Die Polarisierung zwischen Union und Grünen hat der Linken massiv geschadet. Die Partei hat sich aber auch eigene Fehler geleistet.
Berlin - Am kommenden Wochenende beschließt die Linke ihr Bundestagswahlprogramm und kürt die beiden Spitzenkandidaten Janine Wissler und Dietmar Bartsch. Die Partei kann so einen Impuls gut gebrauchen, denn sie steht am Ende der Wahlperiode nicht gerade gut da. Manche Umfragen sehen sie unter sieben Prozent und die Landtagswahl in Sachsen-Anhalt brachte eine Enttäuschung. Der Schwung durch die Wahl von zwei Frauen als Parteivorsitzende (Wissler und Susanne Hennig-Wellsow) im vergangenen Februar, ist gründlich abhanden gekommen. Dafür gibt es mehrere Gründe, nicht alle sind selbst verschuldet.
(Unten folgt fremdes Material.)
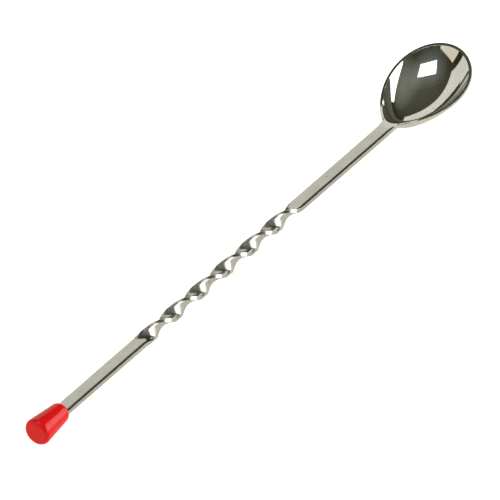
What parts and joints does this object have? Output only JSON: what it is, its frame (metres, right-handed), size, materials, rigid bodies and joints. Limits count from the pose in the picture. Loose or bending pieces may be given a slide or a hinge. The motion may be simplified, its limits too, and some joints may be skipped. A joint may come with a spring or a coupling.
{
  "type": "bar spoon",
  "caption": "Long stainless bar spoon with an egg-shaped bowl, a flat handle twisted along its middle, and a tapered plastic knob on the end.",
  "frame": {"origin": "middle of the underside of the box around the spoon, so the knob and the bottom of the bowl both touch z = 0", "axes": "+X along the handle from the knob towards the bowl, +Z out of the bowl's mouth, +Y to the left of the handle when looking along +X from above"},
  "size_m": [0.2789, 0.033, 0.0172],
  "materials": {
    "stainless_steel": "polished stainless steel, finely brushed along the handle's flat faces",
    "red_plastic": "semi-gloss moulded red plastic"
  },
  "bodies": {
    "root": {"spoon": "stainless_steel", "knob": "red_plastic"}
  },
  "joints": []
}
Ein Überblick.
Der Höhenflug der Grünen
Das kurzfristige Kopf-an-Kopf-Rennen der Grünen und der Union ist Gift für Wahrnehmung der Linken, weil taktisch orientierte Wähler die Chancen vergrößern wollen, eine Kanzlerin aus dem rot-rot-grünen Spektrum zu bekommen.
Doppelter Profilverlust
Gerade im Osten hat sich gezeigt, dass die gemeinsame klare Haltung der demokratischen Parteien gegenüber der AfD zwar prinzipiell sehr wünschenswert ist. In Sachsen-Anhalt war bei manchem Linken-Wähler der Impuls aber so groß, einen Nicht-AfD-Politiker zum Amt des Ministerpräsidenten zu verhelfen, dass immerhin 18 000 Linke-Wähler direkt zur CDU gingen. Die glasklare Frontstellung zur CDU-Politik wurde jedenfalls unklarer und dafür zahlte die Linke einen Preis.
Unsichtbarkeit in der Pandemie
Die Linke hat in der Pandemie den Regierungskurs prinzipiell mitgetragen. Sie forderte die härtere Einbeziehung der Wirtschaft in Lockdown-Maßnahmen, pochte auf die Finanzierung von Lüftern für die Schulen – aber sie kritisierte nicht pauschal die ganze Regierungslinie. Das war zwar durchaus verantwortungsvoll, aber es kostete Sichtbarkeit in der Öffentlichkeit. Die Bühne in Pandemie -Zeit gehörte der Regierung und allenfalls der FDP, die fundamentalere Kritik äußerte, ohne den Schwurblern das Wort zu reden.
Fehler und Kämpfe
Eigene Defizite kamen hinzu. Die neue Vorsitzende Susanne Hennig-Wellsow zeigte sich in ihren ersten Talkshow-Auftritten in Sachfragen nicht sattelfest. Die in solchen Formaten eigentlich immer gut aufgelegte Janine Wissler war noch stark in Hessen gebunden, wo sie Fraktionschefin im Landtag ist. Inhaltlich neue Initiativen kamen kaum von den beiden Chefinnen. Dafür gibt es Ärger mit alten Bekannten. Sahra Wagenknecht polemisiert in einem neuen Buch gegen die „Lifestyle-Linke!“ und ihr Ehemann Oskar Lafontaine ruft im Saarland sogar dazu auf, den dortigen linken Spitzenkandidaten nicht zu wählen. Inzwischen liegen gegen beide sogar Anträge auf Parteiausschluss vor.
Die Linke hofft darauf, wieder in die Offensive zu kommen, wenn die Pandemie in den Hintergrund rückt und wieder über Fragen der sozialen Gerechtigkeit geredet wird. Mieten, gerecht finanzierte Pflege und eine höhere Beteiligung der Reichen an den Folgekosten der Pandemie – das sollen die Themen im Wahlkampf werden. Aber bange Blicke richten sich auf die saarländischen Störer.